↓

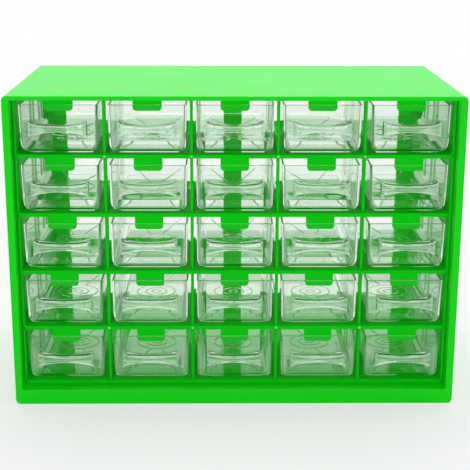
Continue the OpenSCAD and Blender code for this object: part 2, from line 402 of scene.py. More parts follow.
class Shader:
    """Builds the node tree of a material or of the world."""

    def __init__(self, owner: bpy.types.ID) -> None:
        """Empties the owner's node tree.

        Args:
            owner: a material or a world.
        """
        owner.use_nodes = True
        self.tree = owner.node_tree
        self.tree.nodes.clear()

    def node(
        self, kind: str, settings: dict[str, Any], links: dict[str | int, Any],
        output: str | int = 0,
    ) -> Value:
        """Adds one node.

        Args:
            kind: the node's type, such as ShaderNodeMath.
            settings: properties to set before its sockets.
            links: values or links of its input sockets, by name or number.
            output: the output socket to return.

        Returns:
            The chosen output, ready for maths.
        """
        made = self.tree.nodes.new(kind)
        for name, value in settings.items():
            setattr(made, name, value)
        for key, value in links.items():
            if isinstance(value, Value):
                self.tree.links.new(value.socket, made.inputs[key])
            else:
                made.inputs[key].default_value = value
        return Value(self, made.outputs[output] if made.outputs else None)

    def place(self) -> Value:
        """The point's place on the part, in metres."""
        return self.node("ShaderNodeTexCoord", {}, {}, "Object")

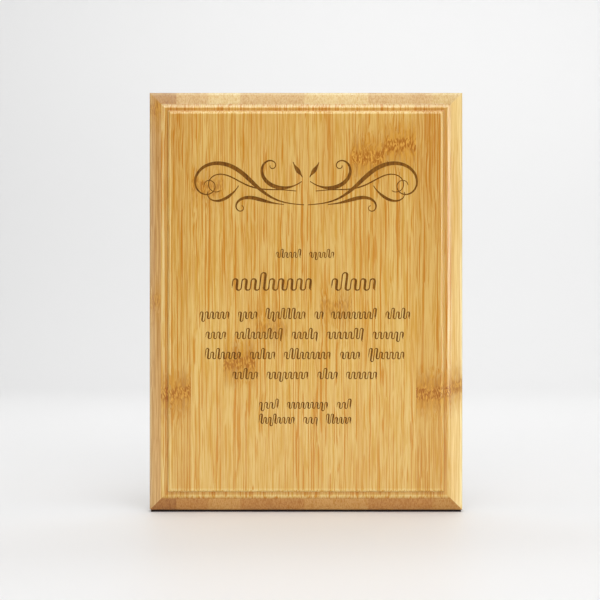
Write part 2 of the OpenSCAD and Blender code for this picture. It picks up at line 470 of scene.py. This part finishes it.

↑

> _Stated exercise_: The records above should be duplicated in full, exactly as given.

> _Complete response_:
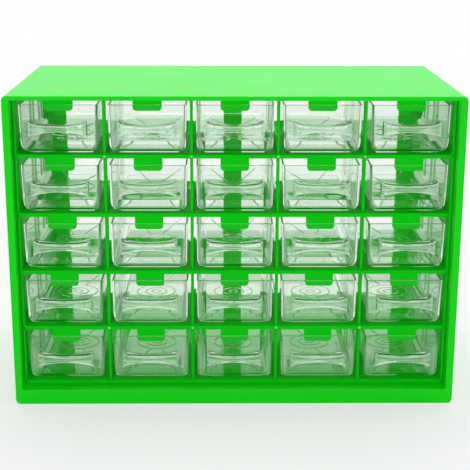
Continue the OpenSCAD and Blender code for this object: part 2, from line 402 of scene.py. More parts follow.
class Shader:
    """Builds the node tree of a material or of the world."""

    def __init__(self, owner: bpy.types.ID) -> None:
        """Empties the owner's node tree.

        Args:
            owner: a material or a world.
        """
        owner.use_nodes = True
        self.tree = owner.node_tree
        self.tree.nodes.clear()

    def node(
        self, kind: str, settings: dict[str, Any], links: dict[str | int, Any],
        output: str | int = 0,
    ) -> Value:
        """Adds one node.

        Args:
            kind: the node's type, such as ShaderNodeMath.
            settings: properties to set before its sockets.
            links: values or links of its input sockets, by name or number.
            output: the output socket to return.

        Returns:
            The chosen output, ready for maths.
        """
        made = self.tree.nodes.new(kind)
        for name, value in settings.items():
            setattr(made, name, value)
        for key, value in links.items():
            if isinstance(value, Value):
                self.tree.links.new(value.socket, made.inputs[key])
            else:
                made.inputs[key].default_value = value
        return Value(self, made.outputs[output] if made.outputs else None)

    def place(self) -> Value:
        """The point's place on the part, in metres."""
        return self.node("ShaderNodeTexCoord", {}, {}, "Object")

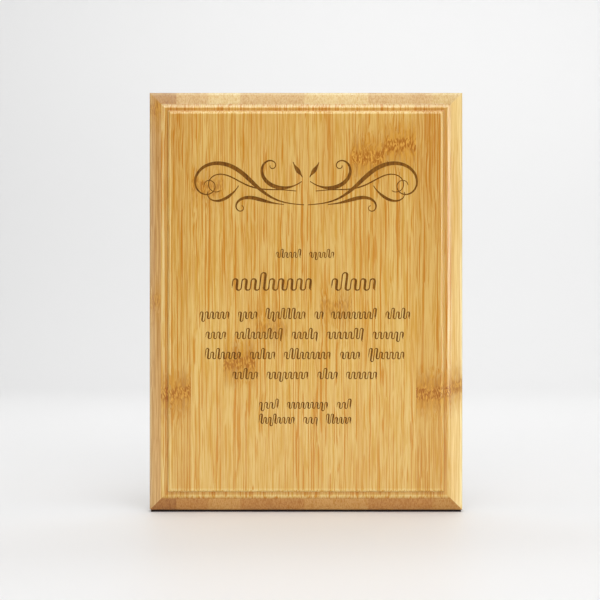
Write part 2 of the OpenSCAD and Blender code for this picture. It picks up at line 470 of scene.py. This part finishes it.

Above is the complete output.